If, for example, he was sent out on a call and walked in on a married couple waving kitchen knives and screaming at each other, what would he do?

“Call for backup,” he wrote.

And if he asked a driver to step out of a car and the driver would not?

“Call for backup,” he wrote.

His point was clear. The best police work minimizes force, confrontation and individual heroics. It uses words before batons, batons before tasers, tasers before guns. It waits things out. It de-escalates.

If only Robert Rialmo had been that kind of cop. He might still have a job. And two people might still be alive.

The Chicago Police Board fired Rialmo on Thursday, nearly four years after he shot two people during a domestic disturbance call on the West Side. The board voted 7-0 to terminate Rialmo’s employment, making the tough but right decision.

A 40-year-old aptitude test tells us that Chicago has always known what kind of cop is best — the cop who resorts to lethal force only in the rarest of cases, when there truly is no alternative.

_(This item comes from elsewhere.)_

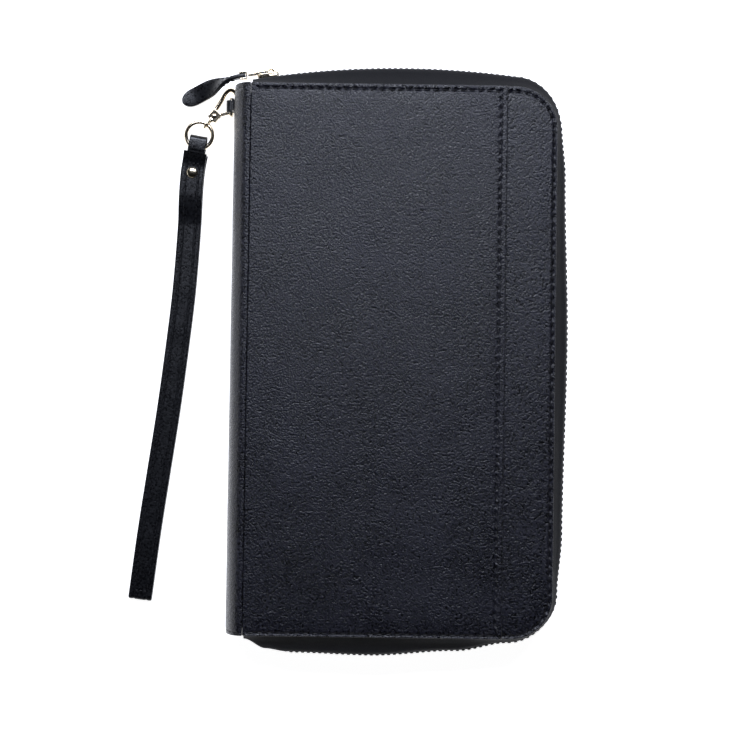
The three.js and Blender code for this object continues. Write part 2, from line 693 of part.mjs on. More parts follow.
// Frames of the hook: one along the swivel's axis from the body's rear face,
// and one along the gate from its pivot.
const gatePivot = hookAt(GATE_PIVOT_POINT);
const swivelAxis = new THREE.Vector3(Math.cos(rad(HOOK_TURN)), Math.sin(rad(HOOK_TURN)), 0);
const swivelSeat = gatePivot.clone().addScaledVector(swivelAxis, -HOOK_REAR);
const alongSwivel = (geometry) => geometry.rotateZ(rad(HOOK_TURN)).translate(...swivelSeat.toArray());
const tipReach = gatePivot.distanceTo(clawTip);
const tipTurn = Math.atan2(clawTip.y - gatePivot.y, clawTip.x - gatePivot.x);
const gateTurn = tipTurn - Math.asin((GATE_WIDTH / 2 + HOOK_WIRE / 2) / tipReach);
const gateLength = tipReach - tipRadius - GATE_CLEARANCE;
const alongGate = (geometry, opened = 0) =>
  geometry.rotateZ(gateTurn + rad(opened)).translate(...gatePivot.toArray());

const rod = (from, to, radius) =>
  new THREE.CylinderGeometry(radius, radius, to - from, 14)
    .rotateZ(-Math.PI / 2)
    .translate((from + to) / 2, 0, 0);
const pin = (radius, height) =>
  new THREE.CylinderGeometry(radius, radius, height, 14)
    .rotateX(Math.PI / 2)
    .translate(...gatePivot.toArray());

// The body has a slot as wide as the gate's whole swing, a hole for its pin and a seat for the swivel.
const [bodyLength, bodyWidth, bodyHeight] = HOOK_BODY;
const hookBody = alongSwivel(box(bodyLength / 2, 0, 0, bodyLength, bodyWidth, bodyHeight));
const collar = alongSwivel(rod(-HOOK_COLLAR, 0.2, SWIVEL_RADIUS + 0.7));
const slotWidth = GATE_WIDTH + 2 * GATE_CLEARANCE;
const slotHeight = GATE_THICKNESS + 2 * GATE_CLEARANCE;
const slotBack = GATE_WIDTH / 2 + GATE_CLEARANCE;
const slotLength = slotBack + Math.hypot(bodyLength - HOOK_REAR, bodyWidth / 2) + GATE_CLEARANCE;
const slotBox = () => box(slotLength / 2 - slotBack, 0, 0, slotLength, slotWidth, slotHeight);
const slotAt = (opened) => solid(alongGate(slotBox(), opened));
const gateSlot = wasm.Manifold.hull([slotAt(-4), slotAt(GATE_OPENS / 2), slotAt(GATE_OPENS + 4)]);
const swivelHole = alongSwivel(rod(-1.2, SWIVEL_DEPTH + SWIVEL_CLEARANCE, SWIVEL_RADIUS + SWIVEL_CLEARANCE));
const pinHole = pin(GATE_PIN_RADIUS + GATE_CLEARANCE, 2 * bodyHeight);
const clawAndBody = join(hookBody, collar, wire(clawCurve, HOOK_WIRE / 2, 26, 10), tipBall);
piece("hook_claw", cut(clawAndBody, geometryOf(gateSlot), swivelHole, pinHole), gold);
piece("gate_pin", pin(GATE_PIN_RADIUS, bodyHeight - 0.1), gold);

const gateBar = alongGate(box(gateLength / 2, 0, 0, gateLength, GATE_WIDTH, GATE_THICKNESS));
const gateHeel = pin(GATE_WIDTH / 2, GATE_THICKNESS);
const thumbTab = alongGate(
  new THREE.CylinderGeometry(0.9, 0.9, 1.7, 12).rotateX(Math.PI / 2).translate(0.7 * gateLength, 0, 0),
);
piece("hook_gate", cut(join(gateBar, gateHeel, thumbTab), pin(GATE_PIN_RADIUS + 0.12, 3)), gold);

// ---------- Swivel eye and round ring ----------

const eyeOffset = -(HOOK_COLLAR + SWIVEL_CLEARANCE + EYE_RADIUS + EYE_WIRE / 2);
const eyeLoop = new THREE.TorusGeometry(EYE_RADIUS, EYE_WIRE / 2, 8, 18)
  .rotateX(Math.PI / 2)
  .translate(eyeOffset, 0, 0);
const eyeStem = rod(eyeOffset + EYE_RADIUS - 0.2, SWIVEL_DEPTH, SWIVEL_RADIUS);
piece("swivel_eye", join(alongSwivel(eyeLoop), alongSwivel(eyeStem)), gold);

// The ring hangs through the eye and slopes down to the strap's tongue.
const tongueLowZ = STRAP_HEAD_LIFT + STRAP_PLY + LAYER_GAP + TONGUE_LEATHER / 2;
const tongueRound = RING_WIRE / 2 + TONGUE_TO_RING + TONGUE_LEATHER / 2;
const ringLowZ = tongueLowZ + tongueRound;
const eyeCentre = swivelSeat.clone().addScaledVector(swivelAxis, eyeOffset);
const strapTurn = Math.atan2(STRAP_COURSE[1][1], STRAP_COURSE[1][0]);
const eyeTurn = rad(RING_TO_EYE) - strapTurn;
const ringSlope = Math.asin((eyeCentre.z - ringLowZ) / (RING_RADIUS * (1 - Math.cos(eyeTurn))));
// Turns a ring made in the XY plane, whose +X points at the strap, into place.
const ringTurned = new THREE.Quaternion()
  .setFromAxisAngle(new THREE.Vector3(0, 0, 1), strapTurn)
  .multiply(new THREE.Quaternion().setFromAxisAngle(new THREE.Vector3(0, 1, 0), ringSlope));
const onRing = (turn) =>
  new THREE.Vector3(Math.cos(turn), Math.sin(turn), 0)
    .multiplyScalar(RING_RADIUS)
    .applyQuaternion(ringTurned);
const ringCentre = eyeCentre.clone().sub(onRing(eyeTurn));
const ringLow = ringCentre.clone().add(onRing(0));
const roundRing = new THREE.TorusGeometry(RING_RADIUS, RING_WIRE / 2, 10, 32)
  .applyQuaternion(ringTurned)
  .translate(...ringCentre.toArray());
piece("round_ring", roundRing, gold);

// ---------- Wrist strap ----------

const strapCurve = new THREE.CatmullRomCurve3(
  STRAP_COURSE.map(([x, y]) => new THREE.Vector3(ringLow.x + x, ringLow.y + y, 0)),
);
const strapLength = strapCurve.getLength();
// A place on the middle line, or on its straight run-out past either end.
function strapAt(distance) {
  const inside = THREE.MathUtils.clamp(distance, 0, strapLength);
  const tangent = strapCurve.getTangentAt(inside / strapLength);
  const point = strapCurve.getPointAt(inside / strapLength).addScaledVector(tangent, distance - inside);
  return { point, tangent, across: new THREE.Vector3(-tangent.y, tangent.x, 0) };
}

// A flat band of leather. Its route is a list of [distance along the strap, height, turn of the leather].
function band(route, width, thickness) {
  const corners = [
    [-1, -1],
    [1, -1],
    [1, 1],
    [-1, 1],
  ];
  return loft(
    route.map(([distance, z, turn]) => {
      const { point, tangent, across } = strapAt(distance);
      const normal = tangent.multiplyScalar(-Math.sin(turn)).add(new THREE.Vector3(0, 0, Math.cos(turn)));
      return corners.map(([w, h]) =>
        new THREE.Vector3(point.x, point.y, z)
          .addScaledVector(across, (w * width) / 2)
          .addScaledVector(normal, (h * thickness) / 2),
      );
    }),
  );
}

// The tongue doubles round the ring's wire and lies between the plies, which close up below it.
// Its lower half lies flat; its upper half comes down from the ring, and the upper ply follows it.
const pliesStart = STRAP_TO_RING + RING_WIRE / 2;
const tongueEnd = pliesStart + TONGUE_LENGTH;
const tongueHighZ = (distance) => {
  const down = THREE.MathUtils.smoothstep(distance, 0, pliesStart + 5.5);
  const [top, bottom] = [ringLowZ + tongueRound, tongueLowZ + TONGUE_LEATHER + LAYER_GAP];
  return top + (bottom - top) * down;
};
const headStations = [0, 1, 2, 3, 4, 5.5, 8].map((d) => pliesStart + d);
const tongueRoute = [
  [tongueEnd, tongueLowZ, Math.PI],
  [0, tongueLowZ, Math.PI],
];
for (let i = 0; i <= 8; i++) {
  const turn = -Math.PI / 2 - (Math.PI * i) / 8;
  tongueRoute.push([
    -TONGUE_HEAD + tongueRound * Math.cos(turn),
    ringLowZ + tongueRound * Math.sin(turn),
    turn - Math.PI / 2,
  ]);
}
tongueRoute.push(...[0, ...headStations, tongueEnd].map((d) => [d, tongueHighZ(d), -2 * Math.PI]));

const plyZ = (distance, upper) => {
  const closed = THREE.MathUtils.smoothstep(distance, tongueEnd + 0.5, tongueEnd + 14);
  const lower = STRAP_HEAD_LIFT * (1 - closed) + STRAP_PLY / 2;
  if (!upper) return lower;
  const overTongue = tongueHighZ(distance) + (TONGUE_LEATHER + STRAP_PLY) / 2 + LAYER_GAP;
  const overLower = lower + STRAP_PLY + STRAP_PLY_GAP;
  return overTongue + (overLower - overTongue) * closed;
};
const strapEnd = strapLength - 1.5;
function plyRoute(upper) {
  const stations = [...headStations, tongueEnd];
  stations.push(...[0.6, 4, 7.5, 11, 14.5].map((d) => tongueEnd + d));
  const first = tongueEnd + 24;
  const plain = 13;
  for (let i = 0; i <= plain; i++) stations.push(first + ((strapEnd - first) * i) / plain);
  return stations.map((d) => [d, plyZ(d, upper), 0]);
}
const foldMiddle = (plyZ(strapEnd, false) + plyZ(strapEnd, true)) / 2;
const foldRadius = plyZ(strapEnd, true) - foldMiddle;
const bandRoute = plyRoute(false);
for (let i = 1; i < 8; i++) {
  const turn = -Math.PI / 2 + (Math.PI * i) / 8;
  bandRoute.push([
    strapEnd + foldRadius * Math.cos(turn),
    foldMiddle + foldRadius * Math.sin(turn),
    turn + Math.PI / 2,
  ]);
}
const upperRoute = plyRoute(true).reverse();
bandRoute.push(...upperRoute.map(([d, z]) => [d, z, Math.PI]));

const rivetAt = pliesStart + RIVET_FROM_PLIES;
const { point: rivetPoint } = strapAt(rivetAt);
const plyTop = plyZ(rivetAt, true) + STRAP_PLY / 2;
const rivetHole = () => post(rivetPoint.x, rivetPoint.y, -1, plyTop + 1, RIVET_SHAFT_RADIUS + 0.2, 16);
piece("strap_band", cut(band(bandRoute, STRAP_WIDTH, STRAP_PLY), rivetHole()), strapLeather);
piece("strap_tongue", cut(band(tongueRoute, TONGUE_WIDTH, TONGUE_LEATHER), rivetHole()), strapLeather);

// The rivet: a domed cap with its shaft above, and the foot that the shaft is pressed into.
const domeBase = plyTop + RIVET_GAP;
const domeProfile = [new THREE.Vector2(0, domeBase), new THREE.Vector2(RIVET_CAP_RADIUS, domeBase)];
for (let i = 1; i < 6; i++) {
  const angle = (Math.PI / 2) * (i / 6);
  const rise = RIVET_RIM + RIVET_CAP_RISE * Math.sin(angle);
  domeProfile.push(new THREE.Vector2(RIVET_CAP_RADIUS * Math.cos(angle), domeBase + rise));
}
domeProfile.push(new THREE.Vector2(0, domeBase + RIVET_RIM + RIVET_CAP_RISE));
const dome = new THREE.LatheGeometry(domeProfile, 24)
  .rotateX(Math.PI / 2)
  .translate(rivetPoint.x, rivetPoint.y, 0);
const footTop = STRAP_HEAD_LIFT - RIVET_GAP;
const shaft = post(rivetPoint.x, rivetPoint.y, footTop + 0.3, domeBase + 0.1, RIVET_SHAFT_RADIUS, 16);
piece("rivet_cap", join(dome, shaft), gold);
piece("rivet_foot", post(rivetPoint.x, rivetPoint.y, 0.05, footTop, RIVET_CAP_RADIUS, 24), gold);

// ---------- Inner pockets ----------

const pocketLeft = PANEL_LEFT_X + POCKET_FROM_SPINE;
const pocketRight = RIGHT_X - POCKET_FROM_EDGE;
const pocketFoot = -HEAD_Y + POCKET_FROM_FOOT;
const pocketLayer = POCKET_PANEL + POCKET_GAP;
function pocket(name, left, right, foot, head, bottom) {
  piece(name, sheet(plainOutline(left, right, foot, head), bottom, POCKET_PANEL), pocketLeather);
}

// Back cover: a tall slip pocket for papers and a passport pocket in front of it, both open at the head.
const documentPocketZ = INNER_Z + POCKET_GAP;
pocket(
  "document_pocket",
  pocketLeft,
  pocketRight,
  pocketFoot,
  pocketFoot + DOCUMENT_POCKET_HEIGHT,
  documentPocketZ,
);
pocket(
  "passport_pocket",
  pocketLeft + PASSPORT_POCKET_INSET,
  pocketRight - PASSPORT_POCKET_INSET,
  pocketFoot + PASSPORT_POCKET_INSET,
  pocketFoot + PASSPORT_POCKET_INSET + PASSPORT_POCKET_HEIGHT,
  documentPocketZ + pocketLayer,
);

// Front cover: stepped card pockets at the head half, and a slip pocket at the foot half.
const cardMiddleX = (pocketLeft + pocketRight) / 2;
const [cardWidth, cardHeight] = CARD_POCKET;
const [cardLeft, cardRight] = [cardMiddleX - cardWidth / 2, cardMiddleX + cardWidth / 2];
for (let i = 0; i < CARD_POCKETS; i++) {
  const head = HEAD_Y - CARDS_FROM_HEAD - CARD_POCKET_STEP * i;
  const bottom = FRONT_INNER_Z - pocketLayer * (i + 1);
  pocket(`card_pocket_${i + 1}`, cardLeft, cardRight, head - cardHeight, head, bottom);
}
pocket(
  "ticket_pocket",
  pocketLeft,
  pocketRight,
  pocketFoot,
  pocketFoot + TICKET_POCKET_HEIGHT,
  FRONT_INNER_Z - pocketLayer,
);

export default group;
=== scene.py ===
"""A black leather travel document organizer: a zip-around wallet with a wrist strap on a snap hook.

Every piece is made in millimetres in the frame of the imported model: +Z is up through the closed covers,
+Y runs from foot to head, and the spine is on the -X side.
"""
import math

import bmesh
import bpy
import numpy as np
from mathutils import Matrix, Vector, noise


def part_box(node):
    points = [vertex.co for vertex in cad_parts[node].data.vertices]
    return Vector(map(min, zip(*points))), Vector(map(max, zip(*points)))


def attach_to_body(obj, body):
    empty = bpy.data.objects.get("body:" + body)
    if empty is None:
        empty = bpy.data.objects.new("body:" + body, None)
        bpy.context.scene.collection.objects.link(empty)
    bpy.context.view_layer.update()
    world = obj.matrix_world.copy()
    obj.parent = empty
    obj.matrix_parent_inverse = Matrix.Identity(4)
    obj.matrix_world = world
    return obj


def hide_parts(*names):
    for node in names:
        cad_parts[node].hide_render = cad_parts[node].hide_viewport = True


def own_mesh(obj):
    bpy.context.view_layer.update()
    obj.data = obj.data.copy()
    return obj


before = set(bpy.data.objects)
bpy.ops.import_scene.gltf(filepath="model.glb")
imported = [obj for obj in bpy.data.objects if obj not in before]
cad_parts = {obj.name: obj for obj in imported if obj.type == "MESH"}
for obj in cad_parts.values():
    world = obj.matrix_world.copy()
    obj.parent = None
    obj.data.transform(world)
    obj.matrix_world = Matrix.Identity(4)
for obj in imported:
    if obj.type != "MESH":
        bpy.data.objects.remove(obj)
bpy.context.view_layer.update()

MM = 0.001


def span(node):
    """Lowest and highest corner of a CAD node, in millimetres."""
    low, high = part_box(node)
    return np.array(low) / MM, np.array(high) / MM


def smoothstep(value, low, high):
    share = np.clip((np.asarray(value, float) - low) / (high - low), 0, 1)
    return share * share * (3 - 2 * share)


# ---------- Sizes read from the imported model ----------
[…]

But the shootings by Rialmo, as well as questionable shootings by other officers in recent years, are indicators that a more confrontational and coercive culture is at work at the Chicago Police Department.

This is not exactly news.

Two years ago, the U.S. Justice Department, in a scathing review of the police department, said officers were far too quick to turn to excessive and even deadly force, most often against black and Latino residents. The Chicago police, then-U.S. Attorney Loretta Lynch said, suffered from a “culture in which officers expect to use force and not be questioned about the need for or propriety of that use.”

But a court-supervised reform of the department, prompted by the federal review, remains a work in progress, far from completed. More must be done to recruit the right kind of officers — those who are temperamentally inclined to use lethal force only as a last resort — and the city has yet to begin construction of a new police training facility.

That reform has a ways to go is reflected in the disturbing posture of the Fraternal Order of Police, which seems to have never seen an on-duty shooting by an officer that its members cannot defend. They defended the shooting — 16 times — of Laquan McDonald by then-Officer Jason Van Dyke. They have defended Rialmo’s actions.

So let’s be clear about what Rialmo did and, equally important, did not do.

On Dec. 26, 2015, Rialmo and his partner were dispatched to a two-flat at 4710 W. Erie, in response to several 911 calls. A man had barricaded himself in a second-floor bedroom and his 19-year-old son, Quintonio LeGrier, was trying to get in with an aluminum baseball bat. Both the father and son had called 911.

When Rialmo and his partner arrived at the building, a downstairs neighbor who wasn’t involved in the domestic dispute, Bettie Jones, motioned to the upstairs apartment. Moments later, LeGrier came charging down the stairs with the bat.

It is a matter of dispute as to what happened next. LeGrier’s family claims Rialmo retreated several feet off the front porch and was in no immediate physical danger. Rialmo claims that LeGrier swung the bat within inches of his head.

Rialmo opened fire, killing both LeGrier and Jones.

The Police Board on Thursday had this to say about that:

“When Officer Rialmo fired his gun in the direction of Bettie Jones, he had the ability to safely reposition himself even farther than he already had from Mr. LeGrier. Had Officer Rialmo done so, he could have neutralized the threat posed by Quintonio LeGrier, and Bettie Jones would be alive today.”

Was that too much to expect of Rialmo? We don’t think so. On the contrary, the Police Board got to the heart of the problem. Every officer should be expected to make every reasonable effort to avoid using lethal force.

Rialmo owned a police baton. He didn’t use it. He left it in his police van.

Rialmo could have used a Taser. But, just the day before, he failed to get certified to carry a Taser.

All Rialmo left himself with was his gun, making a last resort a more likely resort.

What kind of police training was this?